Achieving this was not straightforward. According to Dobson, this section of the roof tends to twist because of the wind. “The shape means it is affected by wind more than a conventional design might be because we get big accelerations over the top surface, which generates a lot of suction and uplift, especially at this end, where it tries to lift and twist at the same time,” he says. To prevent this, a diamond box truss has been used to provide torsional rigidity, preventing the roof from springing around in the wind and retaining its slender dimensions.
The original intention was to use aluminium panels to create a sleek finish to the roof, especially along the edge and the underside of the soffit and the entrance foyer. However there were concerns that because of the complex geometry, which curves in two directions, it would be difficult to create a ripple-free mirror-flat surface. Contractor Willmott Dixon hit on the idea of using grp, which gives a perfectly smooth finish and is durable. It would also avoid any exposed metal connections, which was desirable in the maritime environment
When we were first visiting the site we would ask the taxi driver ’take us to the Royal College’ and they wouldn’t have a clue where it was
Jason flanagan, BFLS
There was a downside, though: moulds would have to be made for each differently shaped panel, and in the original design there weren’t two the same, making it prohibitively expensive. BFLS ran the design through the Generative Components software package, and was able to rationalise it to five different panels for the “bullnose” detail around the roof edge and a handful of other sizes to complete the cladding on the underside elsewhere.

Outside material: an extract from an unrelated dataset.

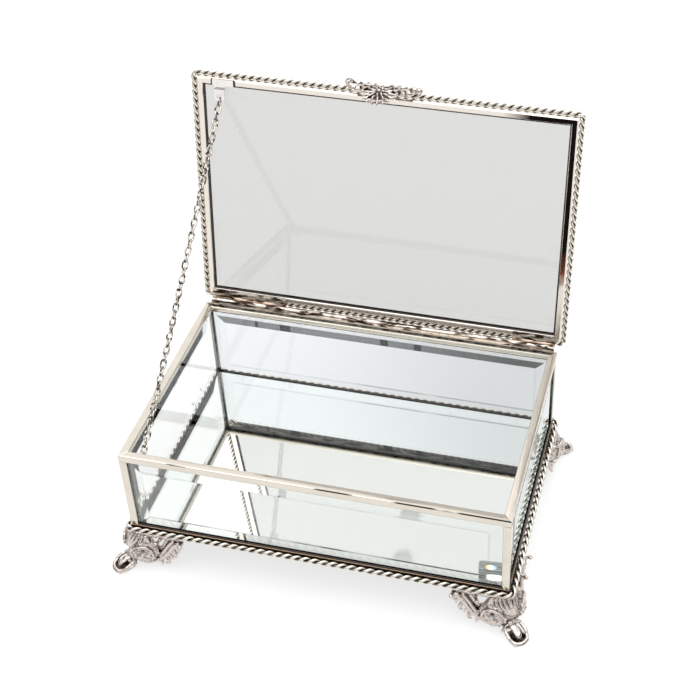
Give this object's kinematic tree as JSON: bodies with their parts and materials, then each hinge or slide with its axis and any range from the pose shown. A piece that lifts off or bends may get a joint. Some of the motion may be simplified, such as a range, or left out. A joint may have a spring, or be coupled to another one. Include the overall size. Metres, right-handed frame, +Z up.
{
  "type": "glass casket box",
  "caption": "Footed glass casket with bevelled panes in plated metal rails, rope edging, a mirror floor and a hinged lid held open by a chain.",
  "frame": {"origin": "middle of the object's box on the table, with the lid open at rest", "axes": "+X to the right seen from the front, +Y to the rear where the hinge is, +Z up"},
  "size_m": [0.2248, 0.1733, 0.2152],
  "materials": {
    "plated_sheet": "polished silver plate on folded brass sheet, slightly warm",
    "rope_wire": "polished silver plate on twisted wire, darker between the strands",
    "cast_plate": "silver plate on a zinc casting, toned in the hollows",
    "chain_wire": "bright plated round wire",
    "clear_glass": "clear polished glass with a ground bevel",
    "mirror_glass": "silvered glass"
  },
  "bodies": {
    "box": {"front_glass": "clear_glass", "rear_glass": "clear_glass", "left_glass": "clear_glass", "right_glass": "clear_glass", "floor_mirror": "mirror_glass", "front_top_rail": "plated_sheet", "rear_top_rail": "plated_sheet", "left_top_rail": "plated_sheet", "right_top_rail": "plated_sheet", "front_bottom_rail": "plated_sheet", "rear_bottom_rail": "plated_sheet", "left_bottom_rail": "plated_sheet", "right_bottom_rail": "plated_sheet", "front_left_post": "plated_sheet", "front_right_post": "plated_sheet", "rear_left_post": "plated_sheet", "rear_right_post": "plated_sheet", "front_base_rope": "rope_wire", "rear_base_rope": "rope_wire", "left_base_rope": "rope_wire", "right_base_rope": "rope_wire", "front_left_foot": "cast_plate", "front_right_foot": "cast_plate", "rear_left_foot": "cast_plate", "rear_right_foot": "cast_plate", "body_knuckle": "plated_sheet", "hinge_pin": "plated_sheet", "chain_lug": "plated_sheet", "stay_chain": "chain_wire"},
    "lid": {"lid_glass": "clear_glass", "front_lid_rail": "plated_sheet", "rear_lid_rail": "plated_sheet", "left_lid_rail": "plated_sheet", "right_lid_rail": "plated_sheet", "front_lid_rope": "rope_wire", "rear_lid_rope": "rope_wire", "left_lid_rope": "rope_wire", "right_lid_rope": "rope_wire", "left_lid_knuckle": "plated_sheet", "right_lid_knuckle": "plated_sheet", "chain_tab": "plated_sheet", "thumb_piece": "cast_plate"}
  },
  "joints": [
    {"name": "lid_hinge", "type": "hinge", "parent": "box", "child": "lid", "pos_m": [0, 0.05721, 0.0761], "axis": [1, 0, 0], "range_deg": [0, 98.6], "deforming": ["stay_chain"]}
  ]
}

The silver-coloured bespoke bullnose panels, which measure roughly 1m wide by 2.7m deep, were made by Torclad and were formed with vertical plywood ribs inside. These stiffened the panels, helping to resist wind uplift, and were also the fixing point for the steel angles that were bolted to the truss around the roof edge.

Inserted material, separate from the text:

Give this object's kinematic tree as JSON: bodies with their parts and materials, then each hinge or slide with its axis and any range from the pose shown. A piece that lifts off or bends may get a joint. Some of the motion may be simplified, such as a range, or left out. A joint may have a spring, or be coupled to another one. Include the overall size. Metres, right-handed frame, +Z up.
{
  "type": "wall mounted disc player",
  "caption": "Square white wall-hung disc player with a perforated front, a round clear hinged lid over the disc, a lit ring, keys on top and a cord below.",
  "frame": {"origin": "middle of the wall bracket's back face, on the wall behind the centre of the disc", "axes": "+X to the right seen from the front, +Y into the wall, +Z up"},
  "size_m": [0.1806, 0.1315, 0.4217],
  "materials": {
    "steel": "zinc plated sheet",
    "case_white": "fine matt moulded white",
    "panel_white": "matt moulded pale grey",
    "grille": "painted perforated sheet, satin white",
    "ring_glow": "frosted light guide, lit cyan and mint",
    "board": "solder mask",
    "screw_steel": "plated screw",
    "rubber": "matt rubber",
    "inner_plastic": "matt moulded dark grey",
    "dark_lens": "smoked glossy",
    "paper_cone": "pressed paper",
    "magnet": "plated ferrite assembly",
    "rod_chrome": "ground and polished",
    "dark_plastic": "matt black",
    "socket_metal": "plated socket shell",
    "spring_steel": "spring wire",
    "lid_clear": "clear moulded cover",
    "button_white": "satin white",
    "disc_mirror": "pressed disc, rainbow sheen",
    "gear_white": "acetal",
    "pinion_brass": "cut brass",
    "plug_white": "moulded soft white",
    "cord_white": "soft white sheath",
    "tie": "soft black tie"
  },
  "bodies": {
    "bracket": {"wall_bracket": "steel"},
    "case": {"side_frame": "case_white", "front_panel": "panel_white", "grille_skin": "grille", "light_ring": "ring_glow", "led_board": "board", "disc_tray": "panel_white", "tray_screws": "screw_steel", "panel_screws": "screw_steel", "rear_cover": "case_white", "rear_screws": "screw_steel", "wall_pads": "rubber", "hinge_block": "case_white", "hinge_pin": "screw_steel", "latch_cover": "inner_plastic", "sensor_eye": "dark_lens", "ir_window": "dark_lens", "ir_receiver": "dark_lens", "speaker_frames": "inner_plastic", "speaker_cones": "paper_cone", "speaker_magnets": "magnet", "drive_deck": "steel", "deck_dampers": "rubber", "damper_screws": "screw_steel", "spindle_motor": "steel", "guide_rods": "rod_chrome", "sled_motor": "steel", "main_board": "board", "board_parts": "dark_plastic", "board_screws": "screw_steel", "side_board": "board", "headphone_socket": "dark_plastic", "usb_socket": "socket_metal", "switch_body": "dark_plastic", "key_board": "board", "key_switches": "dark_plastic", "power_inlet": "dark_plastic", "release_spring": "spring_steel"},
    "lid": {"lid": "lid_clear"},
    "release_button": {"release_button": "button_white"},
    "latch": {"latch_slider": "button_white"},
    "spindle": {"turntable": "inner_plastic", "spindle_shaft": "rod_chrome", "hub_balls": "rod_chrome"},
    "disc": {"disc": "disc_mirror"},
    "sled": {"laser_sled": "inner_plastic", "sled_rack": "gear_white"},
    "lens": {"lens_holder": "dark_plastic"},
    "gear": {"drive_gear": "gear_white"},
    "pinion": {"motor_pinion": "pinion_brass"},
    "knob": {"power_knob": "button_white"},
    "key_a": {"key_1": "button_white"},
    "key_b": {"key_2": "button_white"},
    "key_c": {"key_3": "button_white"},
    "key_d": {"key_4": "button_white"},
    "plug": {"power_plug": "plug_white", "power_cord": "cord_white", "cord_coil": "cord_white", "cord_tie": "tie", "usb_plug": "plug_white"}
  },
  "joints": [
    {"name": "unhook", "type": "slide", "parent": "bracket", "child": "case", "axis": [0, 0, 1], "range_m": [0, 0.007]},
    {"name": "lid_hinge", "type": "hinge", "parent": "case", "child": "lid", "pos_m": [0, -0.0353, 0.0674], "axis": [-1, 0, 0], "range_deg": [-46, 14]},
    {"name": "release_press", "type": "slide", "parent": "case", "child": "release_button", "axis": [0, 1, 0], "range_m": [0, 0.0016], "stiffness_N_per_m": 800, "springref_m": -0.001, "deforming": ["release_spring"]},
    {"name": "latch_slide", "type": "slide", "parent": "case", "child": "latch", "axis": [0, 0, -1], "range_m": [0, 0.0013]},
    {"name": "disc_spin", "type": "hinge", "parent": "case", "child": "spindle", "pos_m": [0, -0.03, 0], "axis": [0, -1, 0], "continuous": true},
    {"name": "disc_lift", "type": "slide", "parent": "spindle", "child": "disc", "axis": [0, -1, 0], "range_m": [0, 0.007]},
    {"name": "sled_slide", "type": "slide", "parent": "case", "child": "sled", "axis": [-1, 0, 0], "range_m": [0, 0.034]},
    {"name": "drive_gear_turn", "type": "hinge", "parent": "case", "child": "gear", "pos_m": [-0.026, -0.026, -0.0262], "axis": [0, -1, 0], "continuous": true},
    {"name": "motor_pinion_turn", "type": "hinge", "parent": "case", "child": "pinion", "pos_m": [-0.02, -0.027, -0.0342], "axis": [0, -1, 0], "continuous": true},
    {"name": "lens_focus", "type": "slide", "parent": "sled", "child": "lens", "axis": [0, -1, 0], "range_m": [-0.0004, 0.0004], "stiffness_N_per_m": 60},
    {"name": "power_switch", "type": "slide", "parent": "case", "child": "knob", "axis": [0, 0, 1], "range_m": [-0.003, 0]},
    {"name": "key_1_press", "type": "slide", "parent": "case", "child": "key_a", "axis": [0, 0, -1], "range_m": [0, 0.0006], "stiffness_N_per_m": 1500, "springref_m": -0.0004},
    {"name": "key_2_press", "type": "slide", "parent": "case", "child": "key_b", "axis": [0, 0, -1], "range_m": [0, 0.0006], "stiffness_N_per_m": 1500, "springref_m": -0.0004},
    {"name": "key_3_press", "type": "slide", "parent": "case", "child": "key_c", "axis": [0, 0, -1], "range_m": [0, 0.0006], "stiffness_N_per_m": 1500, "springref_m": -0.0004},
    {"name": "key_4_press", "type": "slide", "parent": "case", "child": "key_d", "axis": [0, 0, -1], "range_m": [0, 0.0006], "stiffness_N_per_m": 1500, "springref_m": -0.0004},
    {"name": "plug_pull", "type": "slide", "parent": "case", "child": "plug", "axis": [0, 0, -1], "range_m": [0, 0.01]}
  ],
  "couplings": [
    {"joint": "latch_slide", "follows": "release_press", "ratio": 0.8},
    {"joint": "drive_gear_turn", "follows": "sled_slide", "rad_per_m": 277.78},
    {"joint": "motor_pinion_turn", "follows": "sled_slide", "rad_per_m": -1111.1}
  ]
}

This sleek design extended to the topside of the roof, which had been kept free from plant by virtue of the bottom-up servicing strategy used within the building. On the double-curved surface a single-ply roofing membrane was laid on 18mm of plywood fixed to the roof deck, which is supported off the primary roof steels. This was separated from the bullnose by a neat gutter designed to act as an expansion joint, taking up any movement in the panels.
All of the deck and membrane has been installed across the main roof and about a quarter of the grp panels have been fixed. Although the building is not due for completion until spring next year, Flanagan says the sleek, clean lines he hoped for are already emerging.